I first heard of Dune as a kid because a friend had comic books of the story that he showed me. All I remembered from it is that there were giant worms.
|From Dune Quotes|
Let’s just take a minute to appreciate the obsessive fandom that produces anatomical drawings of fictional worms.
When I heard that there was a Dune read a long going on I decided it would be a good time to go back and read a classic sci-fi book.
Overall, I enjoyed the story and the writing but there were a few things that bothered me.
1. You know immediately who the bad guy is. You are given access to the thoughts of all the characters so no one’s motives are a secret. So even though “Who is the traitor?” is a major plot point, the reader knows from the very beginning. There isn’t any suspense. In case you are missing the obvious, each chapter starts with a passage from a book that was written about this period that gives even more facts before they happen.

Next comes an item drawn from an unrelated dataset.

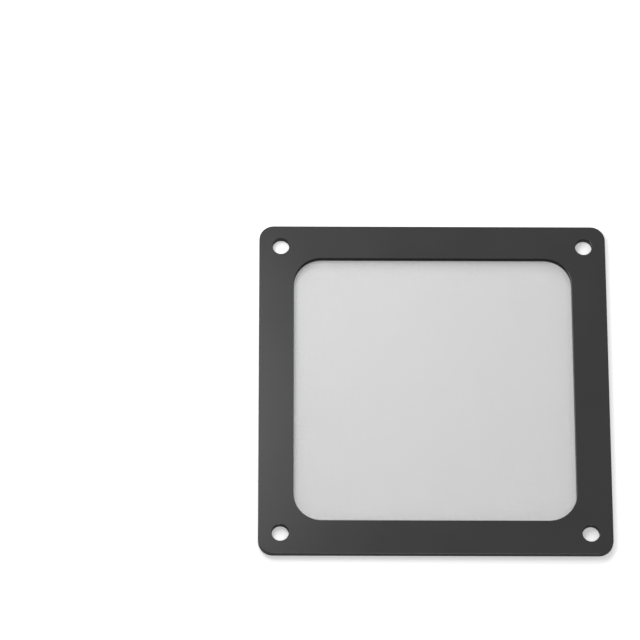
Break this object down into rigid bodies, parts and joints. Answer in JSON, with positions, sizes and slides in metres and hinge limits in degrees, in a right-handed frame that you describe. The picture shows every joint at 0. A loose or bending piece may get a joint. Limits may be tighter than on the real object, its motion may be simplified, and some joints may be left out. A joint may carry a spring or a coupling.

2. The characterization of women in the book is problematic. There are very powerful women here who drive the movement of the story. However, if you aren’t one of them, you are property who are given as a matter of course to whoever kills your previous man. The author writes about them almost like they have to be there for breeding purposes and they do all the stuff in the background because someone has to. This is definitely a male-centric novel which read a little strange to me because so much sci-fi that I read now is female-centric.
My favorite part of the book was the Freman. They are the native race of the planet. They are completely underestimated by the ruling class. They have discovered ways to live and thrive in the desert that the other consider impossible. They also have a dream of changing their world and are working steadily towards it with single-minded purpose as a society even though it is expected to take over 300 years to bear fruit.
This book is the first in the original author’s series of six and spawned a lot of other books in this universe also. I might be interested in reading some of the newer ones to see if different authors address some of the issues I had, but I’m not sure if I’d be totally lost or not.